On May 28, news broke that the program was firing the on-air correspondents Sharyn Alfonsi and Cecilia Vega (another correspondent, Anderson Cooper, resigned earlier this year), as well as Tanya Simon, the show’s executive producer, and other senior leadership. CBS announced that Simon would be replaced by Nick Bilton, a former tech columnist and documentary producer, who had, like Weiss, no broadcast TV experience. Bilton promised in an interview that he was not being hired to water down reporting or placate the Trump administration. “There is nothing I love more than picking a fight,” he told Variety. When Bilton attended his first 60 Minutes meeting a few days later, he got one. Scott Pelley, a longtime correspondent, grilled Bilton on his “slender” qualifications for the job and on the recent firings, which he said were “murdering 60 Minutes.” According to Status, when Bilton tried to deflect his tough questioning, Pelley said: “This is not the crowd to dodge.” The next day, Bilton fired Pelley, too.
The Bilton-Pelley bust-up has dominated media reporting in recent days. But the key question seems to be: Why, exactly, must 60 Minutes change? It is the top American news program, with an average of more than nine million people watching each Sunday, which Paramount itself was boasting about recently, and viewership increased by 9 percent for the most recent season.
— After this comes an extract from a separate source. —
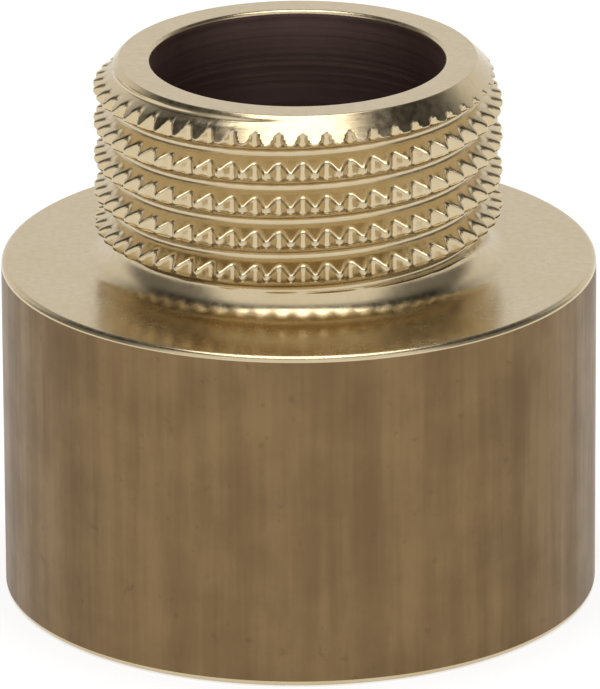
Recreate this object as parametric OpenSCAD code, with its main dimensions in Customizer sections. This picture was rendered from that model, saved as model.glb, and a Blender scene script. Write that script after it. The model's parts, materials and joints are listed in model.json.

There has been “no stated reason” for the firings, Steve Kroft, the former 60 Minutes correspondent, told New York magazine. “I don’t think that there’s a plan in place; at least nobody’s been able to articulate it.” As Lowell Bergman, a former 60 Minutes producer whose own clashes with executives inspired the Hollywood film The Insider, put it in an interview with CJR’s Amos Barshad last week: “Why did the Ellison family and Larry Ellison himself put forth the money to buy the network—Paramount and its holdings, which included 60 Minutes, which was among the network’s most popular and most moneymaking programs—and immediately try to change it? They’ve never been in the business before. Ellison is a close friend and backer of Donald Trump, and all of a sudden he has a great interest in broadcasting. The behavior clearly is not designed to increase profits. I mean, they’re losing money by doing this. That’s not normal.”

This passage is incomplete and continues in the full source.